** START **
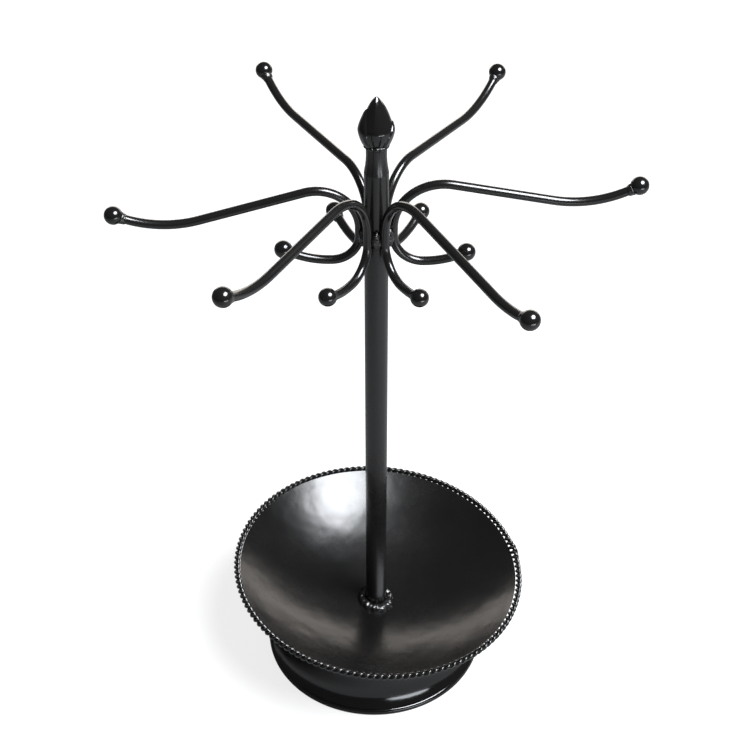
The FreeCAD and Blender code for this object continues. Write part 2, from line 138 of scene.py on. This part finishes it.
class Graph:
    """Adds nodes to a shader or geometry tree."""

    def __init__(self, tree):
        self.tree = tree

    def add(self, kind, settings=None, sockets=None, output=0):
        """One node. A socket is given a wire or a plain value, by its name or number."""
        node = self.tree.nodes.new(kind)
        for name, value in (settings or {}).items():
            setattr(node, name, value)
        for key, value in (sockets or {}).items():
            if isinstance(value, Wire):
                self.tree.links.new(value.socket, node.inputs[key])
            else:
                node.inputs[key].default_value = value
        return Wire(self, node.outputs[output]) if node.outputs else None

    def ramp(self, value, stops):
        """A colour ramp. Each stop is (position, grey level)."""
        wire = self.add("ShaderNodeValToRGB", None, {0: value})
        band = wire.socket.node.color_ramp
        while len(band.elements) < len(stops):
            band.elements.new(1.0)
        for element, (position, grey) in zip(band.elements, stops):
            element.position = position
            element.color = (grey, grey, grey, 1)
        return wire

    def noise(self, place, scale, detail=3.0, rough=0.55):
        """Smooth noise from 0 to 1. A higher scale makes finer lumps."""
        values = {"Vector": place, "Scale": scale, "Detail": detail, "Roughness": rough}
        return self.add("ShaderNodeTexNoise", None, values)

    def blend(self, share, first, second):
        """Mixes two colours by a grey share."""
        settings = {"data_type": "RGBA"}
        return self.add("ShaderNodeMix", settings, {0: share, 6: first, 7: second}, output=2)


print("wires ready")

# %% [markdown]
# ## Black lacquer
# Sprayed lacquer isn't one flat black. It pulls into a faint orange peel as it dries, its gloss comes
# and goes where it lies thin or thick, a little dust settles in it, and it looks warmer where it is
# thin. A painted image could show that, but it would need unwrapping and would blur close up, so noise
# on Object coordinates makes it. One function paints all of it, and each finish gives its own amounts,
# some with a pattern of the metal below.

# %% The lacquer function
CLOUD_SCALE = 24.0
PEEL_SCALE = 420.0
GRIT_SCALE = 1900.0
DUST_SCALE = 700.0
DUST_STOPS = [(0.66, 0.0), (0.74, 1.0)]
WARM_TINT = (1.35, 1.18, 1.05)
COOL_TINT = (0.72, 0.76, 0.84)
DUST_PALER_BY = (0.04, 0.036, 0.03)
GRIT_DULLS_BY = 0.06
DUST_DULLS_BY = 0.3
DUST_HEIGHT = 0.02 * MM
PAINT_IOR = 1.5
COAT_ROUGHNESS = 0.08


def lacquer(name, black, gloss, peel, grit, dust, metal_below=None, coat=0.1):
    """Black paint: gloss is (shiniest, dullest) roughness, and peel and grit are heights in metres."""
    material = bpy.data.materials.new(name)
    material.use_nodes = True
    graph = Graph(material.node_tree)
    graph.tree.nodes.clear()
    place = graph.add("ShaderNodeTexCoord").out("Object")

    clouds = graph.noise(place, CLOUD_SCALE, 4.0)
    fine = graph.noise(place, PEEL_SCALE, 2.0)
    grains = graph.noise(place, GRIT_SCALE, 3.0, 0.7)
    specks = graph.ramp(graph.noise(place, DUST_SCALE, 4.0, 0.75), DUST_STOPS)

    warm = tuple(black * tint for tint in WARM_TINT) + (1,)
    cool = tuple(black * tint for tint in COOL_TINT) + (1,)
    dusty = tuple(black + paler for paler in DUST_PALER_BY) + (1,)
    colour = graph.blend(clouds, cool, warm)
    colour = graph.blend(specks * dust, colour, dusty)

    shiniest, dullest = gloss
    roughness = shiniest + (dullest - shiniest) * clouds
    roughness = roughness + grains * GRIT_DULLS_BY + specks * (dust * DUST_DULLS_BY)
    height = fine * peel + grains * grit + specks * (dust * DUST_HEIGHT)
    if metal_below:
        height = height + metal_below(graph, place)
    heights = {"Strength": 1.0, "Distance": 1.0, "Height": height}
    paint = graph.add(
        "ShaderNodeBsdfPrincipled",
        None,
        {
            "Base Color": colour,
            "Roughness": roughness,
            "IOR": PAINT_IOR,
            "Coat Weight": coat,
            "Coat Roughness": COAT_ROUGHNESS,
            "Normal": graph.add("ShaderNodeBump", None, heights),
        },
    )
    graph.add("ShaderNodeOutputMaterial", None, {"Surface": paint})
    return material


print("lacquer function ready")

# %% [markdown]
# ## The metal under the paint
# Spun sheet keeps the fine rings of the forming tool, centred on its own axis, so the dish's rings lean
# with the dish. Drawn tube keeps lines along its length, which are noise stretched along Z. Sheet that
# is finished by hand also has slow waves, which smear a reflection, and weld and castings have a rough
# skin. Each pattern is a height in metres for the Bump node, because it is too shallow to be worth its
# faces in a mesh.

# %% Metal patterns
DISH_LEAN = math.radians(4.0)
DISH_AXIS = middle_of("dish")
RING_SCALE = 950.0
RING_DEPTH = 0.006 * MM
DISH_SWELL = {"scale": 32.0, "deep": 0.9 * MM}
DISH_DIMPLES = {"scale": 110.0, "deep": 0.08 * MM}
FOOT_SWELL = {"scale": 38.0, "deep": 0.25 * MM}
LINE_SCALE = 900.0
LINE_STRETCH = (1.0, 1.0, 0.03)
LINE_DEPTH = 0.008 * MM
WELD_SKIN = {"scale": 380.0, "detail": 4.0, "rough": 0.7}
WELD_SKIN_DEPTH = 0.35 * MM
CAST_SKIN = {"scale": 220.0, "detail": 4.0, "rough": 0.6}
CAST_SKIN_DEPTH = 0.12 * MM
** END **
▸ **INSTRUCTIONS FOR THE TASK**:
Only the lines from the beginning of the material above through the line with "self.tree = tree" are wanted; extract them exactly.

▸ **SOLVED EXERCISE**:
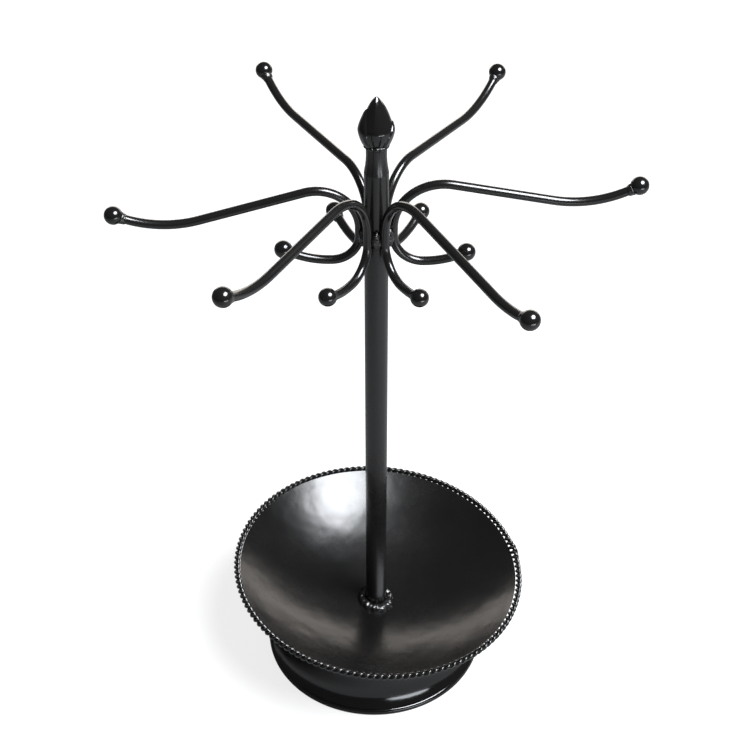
The FreeCAD and Blender code for this object continues. Write part 2, from line 138 of scene.py on. This part finishes it.
class Graph:
    """Adds nodes to a shader or geometry tree."""

    def __init__(self, tree):
        self.tree = tree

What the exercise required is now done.